True to its name, the snowdrop is as pure as the snow. When it falls, it covers everything in its whiteness and purity. Life appears very different under a cloak of snow. It becomes devoid of jarring details or irregularities. Just pure snow, as far as the eye can see.
White is an untarnished color. It doesn’t send mixed messages about its hue or shade. Thus, as you look at a shrub filled with little snowdrops, you instantly feel that purity. It’s easily recognizable and fully enjoyable.
Over the years, snowdrop flowers found their way to celebrations, big and small. The most notable are weddings. These little fragrant flowers look great when they’re incorporated into the bridal bouquet. They’re also stunning as hair decorations.
Snowdrops are also often used as part of the ornamentation in the ballroom, or garden, where the ceremony takes place. Their whiteness and delicate shape go perfectly with the wedding colors.
Additionally, snowdrops can be used as a contrast to other flowers. Roses, orchids, tulips, freesias, lavender, and pansies, all look amazing beside the white demure snowdrops.
Having mentioned the celebratory nature of snowdrops, it feels a bit ironic to describe how it’s used on unfortunate occasions. Losses of all kinds become less harsh around the right kind of flowers.

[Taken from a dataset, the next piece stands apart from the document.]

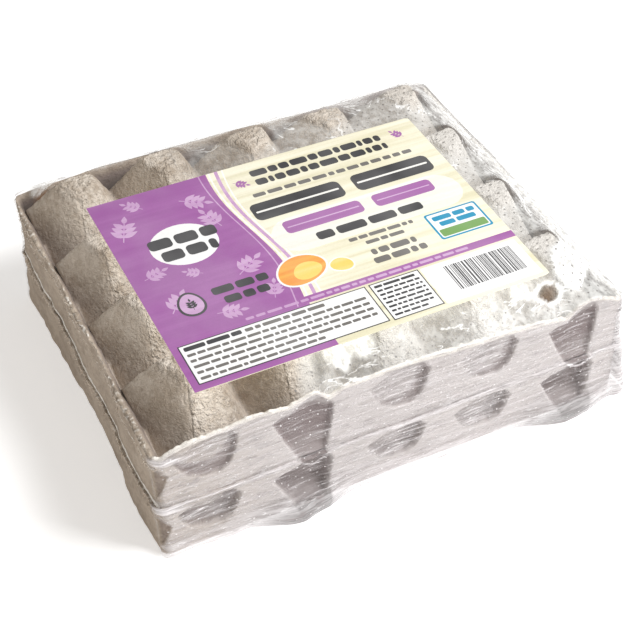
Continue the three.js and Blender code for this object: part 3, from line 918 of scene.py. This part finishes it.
def make_film():
    """The film as one surface; gives back the grids of its top and sides for the holes in it."""
    x, y, z, clear = film_sheet()
    sheet = np.stack([x, y, z], -1).reshape(-1, 3)
    ring = np.roll(grid_edge(*x.shape), len(x) // 2)
    ring = ring[carries_skirt(sheet[ring, :2])]
    skirt, normal, skirt_haze, skirt_grey, skirt_recess = film_skirt(sheet[ring, :2], sheet[ring, 2])
    start, count = len(sheet), len(ring)
    faces = grid_faces(*x.shape)
    faces += [(ring[k], start + k, start + k + 1, ring[k + 1]) for k in range(count - 1)]
    faces += [(a, d, c, b) for a, b, c, d in grid_faces(len(skirt) - 1, count, start=start)]
    points = np.concatenate([sheet, skirt[1:].reshape(-1, 3)])
    piece = new_piece("film_wrap", lean_end(points), faces, film_material())

    def top_and_side(top, side):
        return np.append(top, np.broadcast_to(side, skirt.shape[:2])[1:])

    zeros = np.zeros(start)
    on_top = top_and_side(zeros + 1, 0.0)
    oval = np.hypot(*((points[:, axis] - TEAR_PLACE[axis]) / TEAR_SIZE[axis] for axis in (0, 1)))
    oval = oval + 0.15 * noise(points, 4.0, 83)
    haze = top_and_side(film_shades(x, y, clear), skirt_haze) + 0.5 * hill(oval, 1.12, 0.3) * on_top
    set_shades(piece, tear=smooth(1.0, 0.85, oval) * on_top, haze=np.clip(haze, 0, 0.95), side=1 - on_top,
               grey=top_and_side(zeros, skirt_grey), recess=top_and_side(zeros, skirt_recess))
    belongs(piece, "film")
    return sheet.reshape(*x.shape, 3), skirt, normal


# ---- pinholes and fibres: one small shape repeated over places ----------------------------------
def scatter(name, places, facings, build):
    """Repeat a small shape at places (mm), turned along facings, by Geometry Nodes made plain mesh."""
    seeds = bpy.data.meshes.new(name)
    seeds.from_pydata((np.asarray(places) * MM).tolist(), [], [])
    facing = seeds.attributes.new("facing", "FLOAT_VECTOR", "POINT")
    facing.data.foreach_set("vector", np.asarray(facings, np.float32).ravel())
    holder = bpy.data.objects.new(name, seeds)
    bpy.context.scene.collection.objects.link(holder)
    tree = bpy.data.node_groups.new(name, "GeometryNodeTree")
    for direction in ("INPUT", "OUTPUT"):
        tree.interface.new_socket("Geometry", in_out=direction, socket_type="NodeSocketGeometry")
    nodes = Nodes(tree)
    shape, turn, size, material, values = build(nodes)
    given = tree.nodes.new("NodeGroupInput")
    copies = nodes.add("GeometryNodeInstanceOnPoints", {
        "Points": given.outputs["Geometry"], "Instance": shape(given.outputs),
        "Rotation": turn, "Scale": size})
    solid = nodes.add("GeometryNodeRealizeInstances", {0: copies.outputs[0]})
    finish = nodes.add("GeometryNodeSetMaterial", {"Geometry": solid.outputs[0], "Material": material})
    nodes.feed(tree.nodes.new("NodeGroupOutput").inputs[0], finish.outputs[0])
    modifier = holder.modifiers.new(name, "NODES")
    modifier.node_group = tree
    for item in tree.interface.items_tree:
        if item.in_out == "INPUT" and item.name in values:
            modifier[item.identifier] = values[item.name]
    plain = bpy.data.meshes.new_from_object(holder.evaluated_get(bpy.context.evaluated_depsgraph_get()))
    holder.modifiers.clear()
    holder.data = plain
    belongs(holder)


def size_socket(nodes, title, value):
    """An input in millimetres for the shape that is repeated."""
    socket = nodes.tree.interface.new_socket(title, in_out="INPUT", socket_type="NodeSocketFloat")
    socket.default_value = value


def random_value(nodes, low, high, seed):
    """A number of its own for each copy."""
    return nodes.add("FunctionNodeRandomValue", {2: low, 3: high, "Seed": seed},
                     data_type="FLOAT").outputs[1]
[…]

It’s customary to give a bereaved or grieving person a bouquet of conciliatory flowers. The subtle tone, shape, and fragrance of snowdrops make it a suitable choice. It’s often paired with carnations, daffodils, chrysanthemums, and orchids to create a soothing bunch.

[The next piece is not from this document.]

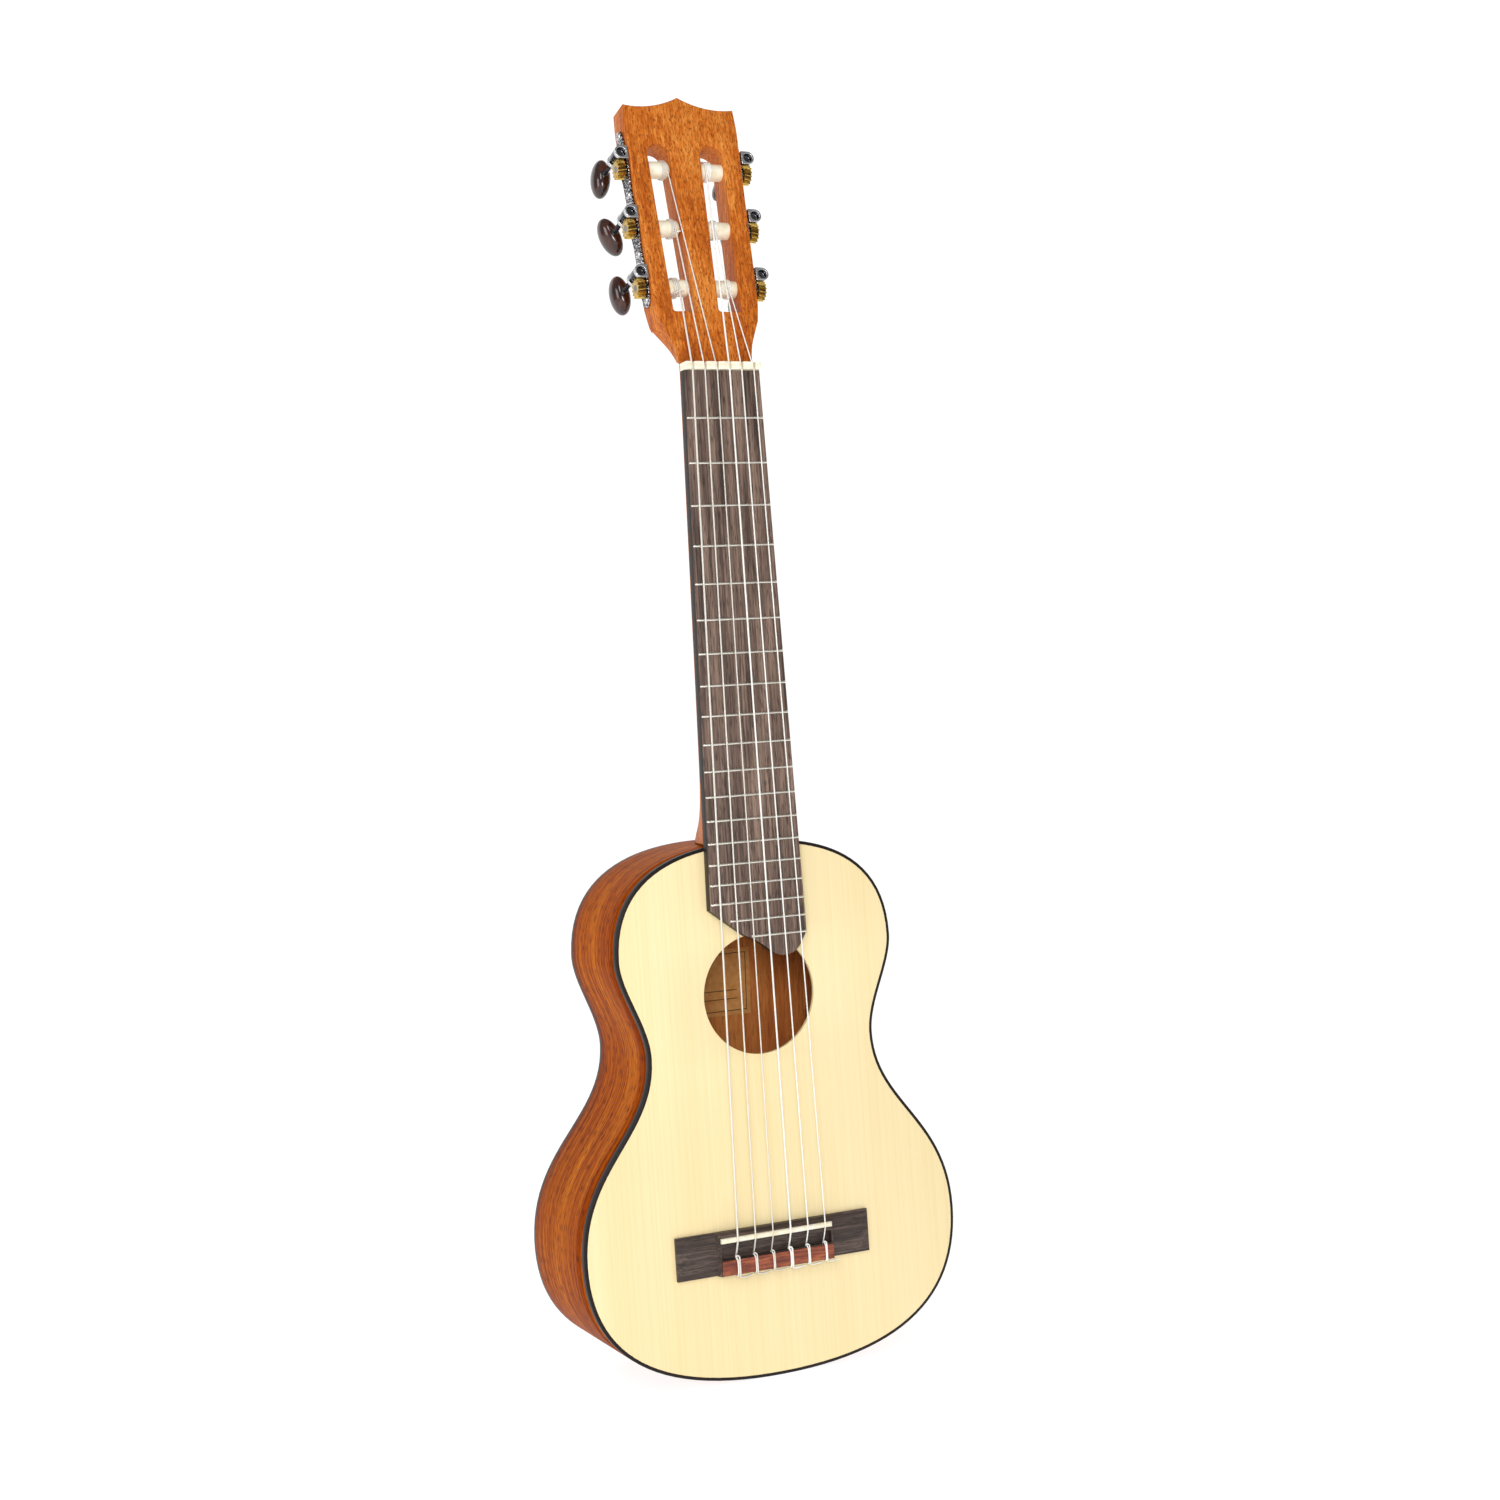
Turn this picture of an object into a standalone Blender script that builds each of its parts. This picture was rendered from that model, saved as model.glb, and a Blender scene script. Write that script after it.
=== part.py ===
"""Six-string guitalele: a small slotted-head nylon-string guitar with a flat back.

Metres, +Z up along the neck, the soundboard facing -Y and +X to the right of someone facing it.
The base empty puts the soundboard's outer face at local y = 0 and the tail of the body at z = 0.
The head_face empty lies in the pitched face of the head: its y is depth into the head and its z
is length along it, measured from the end of the fingerboard. The head tapers towards the nut, so
each side has an empty of its own there, turned by the taper, for its slot and its machines.
"""
from math import asin, atan2, ceil, cos, pi, radians, sin, sqrt, tan

import bmesh
import bpy
from mathutils import Vector

GAP = 0.0003                    # left between pieces that touch
CUT_PAST = 0.0010               # how far a cutter runs past what it cuts

# Body
BODY_LENGTH = 0.2938
UPPER_HALF, UPPER_DOWN = 0.0825, 0.059      # half width of the upper bout, and how far down it lies
WAIST_HALF, WAIST_DOWN = 0.0675, 0.1125
LOWER_HALF, LOWER_DOWN = 0.1115, 0.2178
UPPER_ARCH = (0.30, 0.95)       # how far each end of a curve runs on straight, as shares of what it spans
UPPER_TO_WAIST = (0.31, 0.33)
WAIST_TO_LOWER = (0.39, 0.50)
LOWER_TO_TAIL = (0.66, 0.67)
OUTLINE_STEPS = 9               # straight pieces in each of the outline's four curves
TAIL_DEPTH = 0.0905             # soundboard face to back face, at the tail
SHOULDER_DEPTH = 0.0680         # the same, where the neck joins
TOP_THICKNESS = 0.0025
BACK_THICKNESS = 0.0025
RIB_THICKNESS = 0.0018          # the binding is as thick as the ribs that it sits on
TOP_BINDING_HEIGHT = 0.0040
BACK_BINDING_HEIGHT = 0.0030
LINING_WIDTH = 0.0050
LINING_HEIGHT = 0.0110
HOLE_RADIUS = 0.0330
HOLE_Z = 0.2096

# Neck, fingerboard and frets
FRET_SCALE = 0.4650             # the length that the fret rule divides
SADDLE_SETBACK = 0.0073         # how much farther than that the saddle stands
FRET_COUNT = 19
JOIN_FRET = 14                  # the fret above the body's edge
NUT_WIDTH = 0.0450
BOARD_END_WIDTH = 0.0570
BOARD_THICKNESS = 0.0054
SLANT_RISE = 0.0158             # how much higher the board's end is on the bass side
SLANT_RUN = 1.32                # how fast the frets there shorten
FRET_WIDTH = 0.0020
FRET_HEIGHT = 0.0011
FRET_INSET = 0.0022             # the short frets stop this far inside the slanted end
FRET_SEAT = 0.0004              # how far a fret is let into the board, and how tall its straight sides are
FRET_CROWN = 0.4                # share of a fret's width that is flat on top
BOARD_TONGUE = ((0.0245, 0.0067), (0.0210, 0.0125), (0.0120, 0.0145), (0.0050, 0.0080))
                                # the curve of the board's end over the sound hole: x, and how far below fret 19
BOARD_SLOPE = ((-0.0013, 0.0024), (-0.0088, -0.0007))       # and the corners from there to the slanted end
NUT_THICKNESS = 0.0043
NUT_STAND = 0.0013              # how far the nut stands above the strings' centre lines
NUT_SLOT_FALL = 0.0025          # how much deeper its slots are on the head's side
NECK_DEPTH = 0.0145
SHAFT_AT_HEEL = 0.0165          # depth of the neck's shaft where it runs into the heel
HEEL_DEPTH = 0.0600
HEEL_LENGTH = 0.0420
HEEL_CURVE = ((0.0, 1.0), (0.03, 0.985), (0.12, 0.87), (0.24, 0.66), (0.38, 0.45), (0.54, 0.28),
              (0.74, 0.13), (1.0, 0.03))        # shares of the heel's length and of its depth
HEEL_FULLNESS, HEEL_NARROWING = 0.45, 0.52      # how full, and how narrow behind, the heel's end is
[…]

The same flowers can also be used with snowdrops in a room where a eulogy is given, or a wake is held. A tribute in the memory of someone special should also contain some flowers to decrease the heaviness of the situation. Snowdrops are quite fit for the role.
Many of the origin stories behind the creation of snowdrop flowers are associated with chivalry. One of them in particular is where the winter decides to stay and never leave. It even takes a little girl as a bargaining chip.
A chivalrous knight stands up to the stubborn winter, which fights back with all its might. The brave knight stands his ground, conquers the winter, and takes back the girl. But he pays a dear cost for that. As he falls to the ground with snow surrounding him, a flower grows. This forever immortalizes his epic act of courage.
Watching these little white flowers in the garden can be an inspiration. Sometimes we need such bravery in our lives. Most of all, we need to face our fears, insecurities, and apprehensions the way that knight faced the mighty winter.
5. Rejuvenation and Renewal
The snowdrop quickly emerges by the end of winter or very early spring. It comes out at a time when almost all of the other flowers are still dormant. This fresh breath of life sends a message of rebirth that’s always welcome.
Rejuvenation is a meaning we need to infuse into our lives. The heart, mind, and soul should keep on driving us towards evolving into better versions of ourselves.
If these flowers can remind you of that lofty notion, then, by all means, you should keep some snowdrops around your garden. And if there’s a friend who needs motivation, a little snowdrop plant or bouquet might do the trick.
The stories that tell how the snowdrop flowers came to be are filled with Gods, personalizations of the seasons, and huge battles among celestial creatures. Most of these confrontations end up with heart-wrenching sacrifices and the birth of the snowdrop flowers.
Interestingly, these connotations and associations with mightier beings come from different cultures. This is often an attempt to understand the universe and learn how to deal with its mysteries.
In addition to that, the inclusion of snowdrop flowers on both happy and sad occasions is noteworthy. These flowers are a part of our natural expression of feelings. That might be because of their purity and neutrality.
These are all factors that bring a sense of transcendence and spirituality to this flower.
A flower that comes out ahead of the spring, daring the chilly weather, and deciding to bloom despite the unfavorable conditions, is definitely a reason for hope.
Snowdrops symbolize many positive traits, thus, it’s not a big surprise that hope is one of the solid meanings it stands for.
We all need to refill our reserves of positivity and hopefulness. Sometimes, watching a flower can give us the required inspiration. This is certainly one more reason to make sure that your garden contains some snowdrop flowers.
The Galanthus ‘S. Arnott is among the most beautiful snowdrop species, with its large flowers and overpowering scent. Plant it around your house, or give it as a gift to friends who need a bit more hope in their lives.
Wrap Up On Snowdrop Meaning & Symbolism
In one of the old folk tales revealing how snowdrop flowers were created, lady spring fights with the wicked witch of winter. Lady spring is fierce in her quest to restore the balance back to the seasons. But the witch is relentless too.
At the end of a ferocious fight, lady spring gets hurt. She bleeds into the snow. And in the spot where every drop falls, a tiny white flower comes out. These flowers become snowdrops.
There are numerous versions of this folktale. The myth represents all the lovely traits associated with this pristine white flower.
Snowdrops have come to stand for purity, renewal, recreation, hope, spirituality, and chivalry. These are also solid reasons to include these flowers on festive occasions, where they inspire happiness. And also, on somber occasions, where they give courage and solace.
Planting snowdrops in your garden is a constant source of positivity and beauty. It’s also a wonderful gift you can give to all the special people in your life.